If one believes that there is some truth to the intergenerational scapegoat theory, then Sam was sacrificing one child for the good of the many. He was unconsciously carrying out his duty to his ancestors, while problematically creating a new burden for future generations of the family.

Did Sam Levin really intend to kill himself along with Sally? I doubt it. It was Sally’s idea for him to join her in death, not his. He needed to live to support the rest of his family. He was a dutiful husband, son, and father. His suicide note cleverly introduced the idea that he was insane himself, and destined to go the local insane asylum if he didn’t kill himself first. His suicide note says nothing about loving his daughter, nor anything about his daughter, for that matter, other than signing her name at the bottom. He was sane when he killed her. Not even temporarily insane. And yet, I can also imagine him fearing he was becoming temporarily insane because of stress. I’ve almost been there myself. The label of schizophrenia was enough to push me into a spiraling psychedelic anxiety that if not checked, could have made me temporarily insane. There is nothing I can tell from the story that leads me to believe that Sam loved his daughter, although the investigators came to the conclusion by interviewing relatives and church leaders (all people who would want to protect Sam) that “the defendant was so obsessed with the love for his child that he himself would lay down his life with her.” Except . . . he didn’t lay down his life for her. This is a psychic anomaly. It seems that he visited her grave many years later, and that shows a certain amount of contrition and respect for her, but love for Sally may not have been the case while she was alive. 

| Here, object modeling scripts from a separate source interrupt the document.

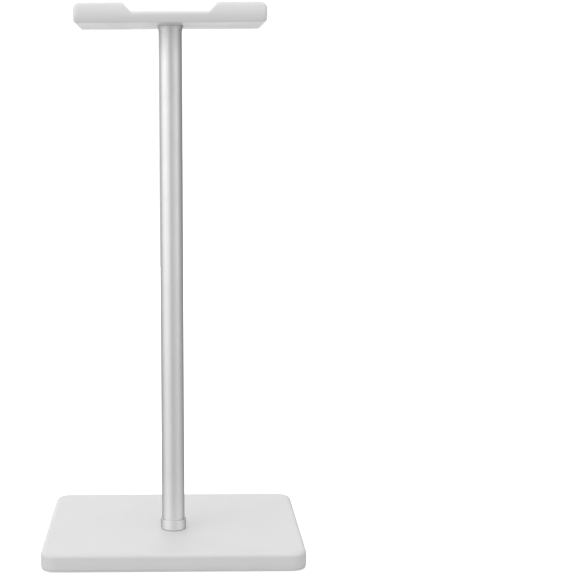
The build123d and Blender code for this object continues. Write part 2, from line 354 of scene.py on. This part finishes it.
# Each slot's material. The numbers after a moulding's name are its grey level, roughness, and
# grain size and depth; after a metal's name they are its colour, roughness and line size.
MATERIALS = {
    "base_abs": moulded_plastic("base_abs", 0.735, 0.62, 0.38 * MM, 0.006 * MM),
    "base_plate_abs": moulded_plastic("base_plate_abs", 0.72, 0.60, 0.55 * MM, 0.02 * MM),
    "core_abs": moulded_plastic("core_abs", 0.66, 0.50, 0.5 * MM, 0.01 * MM),
    "headrest_tpu": satin_elastomer("headrest_tpu", 0.785, 0.34, 0.30 * MM, 0.004 * MM),
    "post_aluminium": satin_aluminium("post_aluminium"),
    "ballast_steel": turned_metal("ballast_steel", (0.42, 0.42, 0.43), 0.42, 1.5 * MM),
    "screw_steel": turned_metal("screw_steel", (0.58, 0.58, 0.60), 0.30),
    "plug_steel": turned_metal("plug_steel", (0.50, 0.50, 0.51), 0.34),
    "insert_brass": turned_metal("insert_brass", (0.72, 0.55, 0.28), 0.32),
    "foot_rubber": soft_rubber("foot_rubber", 0.55),
}


# ---------------------------------------------------------------- mesh helpers

def mesh_object(name, points, faces, slot_name):
    """A smooth-shaded closed piece from points in metres and loops of their indices."""
    mesh = bpy.data.meshes.new(name)
    mesh.from_pydata(points, [], faces)
    shape = bmesh.new()
    shape.from_mesh(mesh)
    bmesh.ops.remove_doubles(shape, verts=shape.verts, dist=JOIN_DISTANCE)
    bmesh.ops.dissolve_degenerate(shape, dist=SHORTEST_EDGE, edges=shape.edges)
    bmesh.ops.recalc_face_normals(shape, faces=shape.faces)
    for face in shape.faces:
        face.smooth = True
    for edge in shape.edges:
        edge.smooth = not (edge.is_manifold and edge.calc_face_angle() > SHARP_ANGLE)
    shape.to_mesh(mesh)
    shape.free()
    piece = bpy.data.objects.new(name, mesh)
    bpy.context.scene.collection.objects.link(piece)
    mesh.materials.append(MATERIALS[slot_name])
    return piece


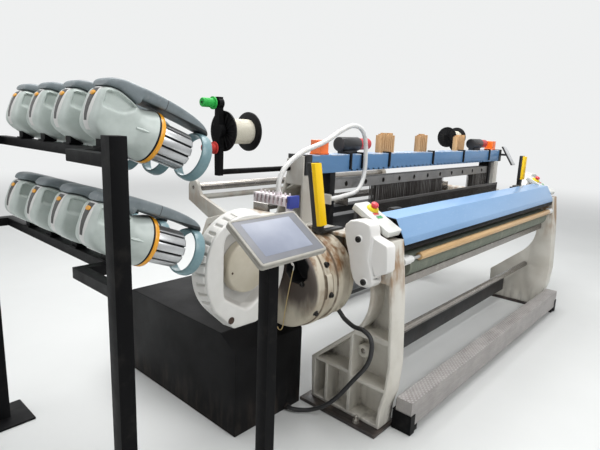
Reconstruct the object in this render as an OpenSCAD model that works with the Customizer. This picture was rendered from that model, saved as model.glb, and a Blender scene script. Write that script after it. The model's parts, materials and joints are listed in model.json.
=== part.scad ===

There is another interpretation of Sally’s outcast status that comes from Family Constellation Therapy which shows how Sally herself was perhaps sacrificing herself for someone in a previous generation of the Levin family who was denied their right to belong to the family, through an untimely death, a murder, prison or some other form of estrangement. The Levin parents were immigrants from the pogroms of the Ukraine whose known family history was lost along the way. Sally chose to offer herself in atonement for some long forgotten exclusion. She was intuitive to the suffering in the Levin household. She was their mirror.

According to Dr. Dietrich Klinghardt, schizophrenia often has its roots at the fourth (intuitive) level of healing because schizophrenics are particularly sensitive to these familial exclusions or injustices and will act out the role of victim. Dr. Klinghardt maintains that if schizophrenia is not cured at the physical level (level 1), it is usually because the issues lie in the realm of intuition (level 4). According to the Family Constellation theory, the root of schizophrenia is almost always found three or four generations removed from the present. The current family environment isn’t directly responsible for the origins of the schizophrenia, but the family is implicated because of the way its members might unconsciously deal in the present with the aftermath of the family event from the past.

On a non-Family Constellation note, I’m of the opinion that it is the original diagnosis of schizophrenia that is a recipe for disaster because it causes people to lose all hope. Sally might well have lived had her doctors not painted such a bleak scenario of her future. This non-medical diagnosis of schizophrenia (there are no biomarkers) and similar mental illness labels should be dropped in favor of empathic treatment of people, not treatment of labels masquerading as diseases.

I highly recommend this book because it shows us how the author explores and attempts to resolve the ominous burdens of her family history.